Records that describe objects:
_ _ _
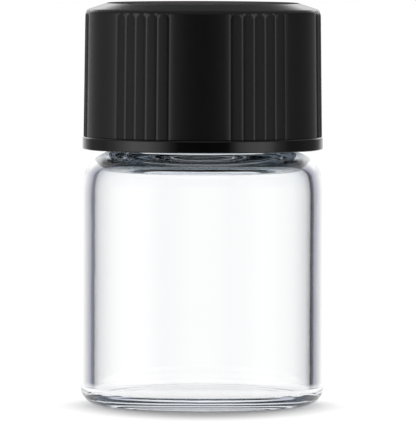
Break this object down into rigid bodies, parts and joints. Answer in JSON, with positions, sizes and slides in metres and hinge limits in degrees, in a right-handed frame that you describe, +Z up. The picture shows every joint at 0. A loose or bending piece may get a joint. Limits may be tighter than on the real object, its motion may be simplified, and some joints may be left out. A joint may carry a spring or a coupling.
{
  "type": "glass sample vial",
  "caption": "Small clear glass vial with a rounded shoulder and screw finish, closed by a black grooved screw cap over a sealing disc.",
  "frame": {"origin": "centre of the ring that the vial stands on", "axes": "+Z up along the vial's axis, from the base to the cap"},
  "size_m": [0.016, 0.016, 0.0264],
  "materials": {
    "glass": "clear, fire-polished",
    "cap": "black moulded phenolic, satin gloss",
    "liner": "white foam, matte"
  },
  "bodies": {
    "vial": {"glass_vial": "glass"},
    "liner": {"cap_liner": "liner"},
    "cap": {"screw_cap": "cap"}
  },
  "joints": [
    {"name": "cap_lift", "type": "slide", "parent": "vial", "child": "liner", "axis": [0, 0, 1], "range_m": [0, 0.01058]},
    {"name": "cap_turn", "type": "hinge", "parent": "liner", "child": "cap", "pos_m": [0, 0, 0.0253], "axis": [0, 0, 1], "range_deg": [0, 1800]}
  ],
  "couplings": [
    {"joint": "cap_turn", "follows": "cap_lift", "rad_per_m": 2968}
  ]
}
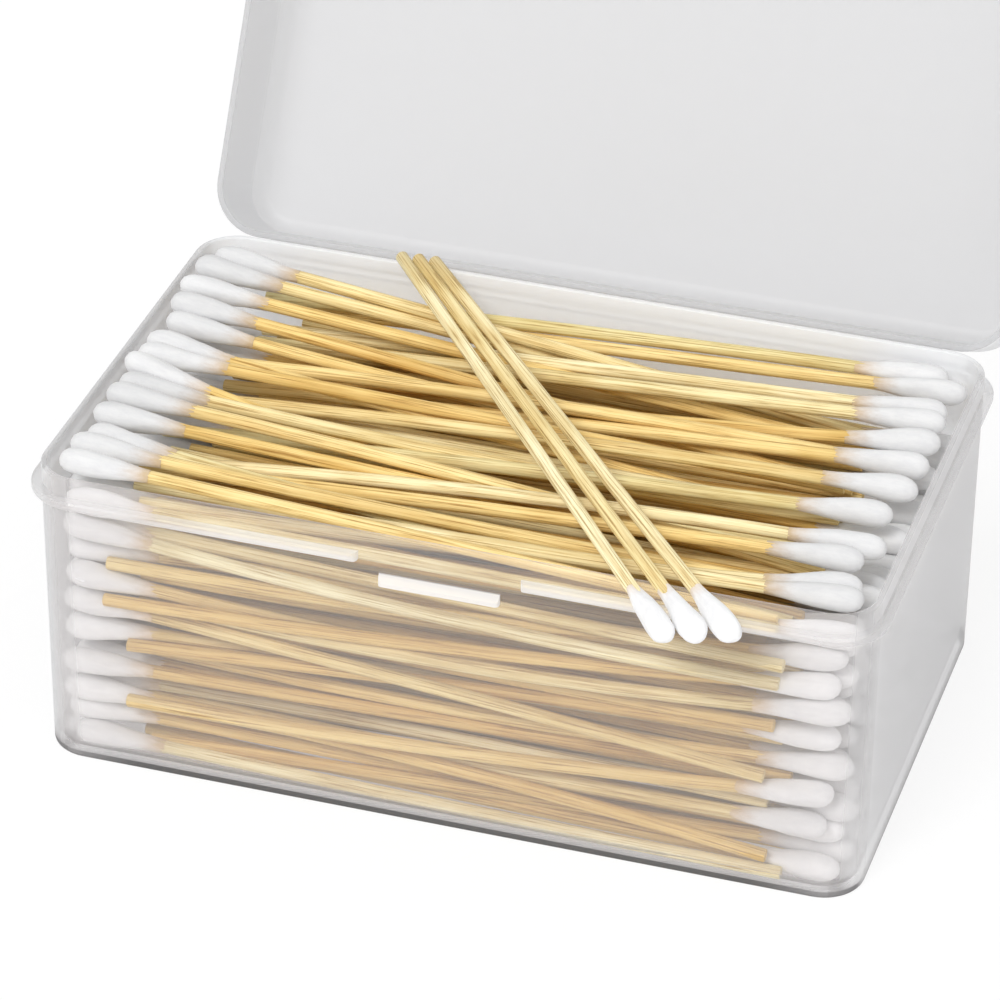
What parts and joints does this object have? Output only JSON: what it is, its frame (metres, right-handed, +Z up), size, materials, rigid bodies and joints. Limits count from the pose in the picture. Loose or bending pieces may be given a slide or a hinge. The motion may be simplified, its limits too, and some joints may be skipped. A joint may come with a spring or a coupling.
{
  "type": "cotton swab box",
  "caption": "Clear rectangular box with a hinged deep lid, packed with long wooden single-ended cotton swabs, three of them laid across the rim.",
  "frame": {"origin": "centre of the tub's base, on the surface the box stands on", "axes": "+X along the box to the viewer's right, +Y to the hinge side, +Z up"},
  "size_m": [0.171, 0.1968, 0.159],
  "materials": {
    "tub_plastic": "frosted clear polypropylene",
    "lid_plastic": "frosted clear polypropylene",
    "bamboo": "bare turned bamboo",
    "cotton": "wound cotton"
  },
  "bodies": {
    "tub": {"tub": "tub_plastic", "hinge_web": "tub_plastic", "top_sticks": "bamboo", "top_heads_left": "cotton", "top_heads_right": "cotton", "front_sticks": "bamboo", "front_heads_left": "cotton", "front_heads_right": "cotton", "back_sticks": "bamboo", "back_heads_left": "cotton", "back_heads_right": "cotton", "inner_sticks": "bamboo", "inner_heads_left": "cotton", "inner_heads_right": "cotton", "loose_stick_1": "bamboo", "loose_head_1": "cotton", "loose_stick_2": "bamboo", "loose_head_2": "cotton", "loose_stick_3": "bamboo", "loose_head_3": "cotton"},
    "lid": {"lid": "lid_plastic"}
  },
  "joints": [
    {"name": "lid_hinge", "type": "hinge", "parent": "tub", "child": "lid", "pos_m": [0, 0.0545, 0.0611], "axis": [-1, 0, 0], "range_deg": [-116, 60], "deforming": ["hinge_web"]}
  ]
}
_ _ _
▶ _Direction_
Every line that holds the word "from" should be extracted.

▶ _Result for this exercise_
  "frame": {"origin": "centre of the ring that the vial stands on", "axes": "+Z up along the vial's axis, from the base to the cap"},
What parts and joints does this object have? Output only JSON: what it is, its frame (metres, right-handed, +Z up), size, materials, rigid bodies and joints. Limits count from the pose in the picture. Loose or bending pieces may be given a slide or a hinge. The motion may be simplified, its limits too, and some joints may be skipped. A joint may come with a spring or a coupling.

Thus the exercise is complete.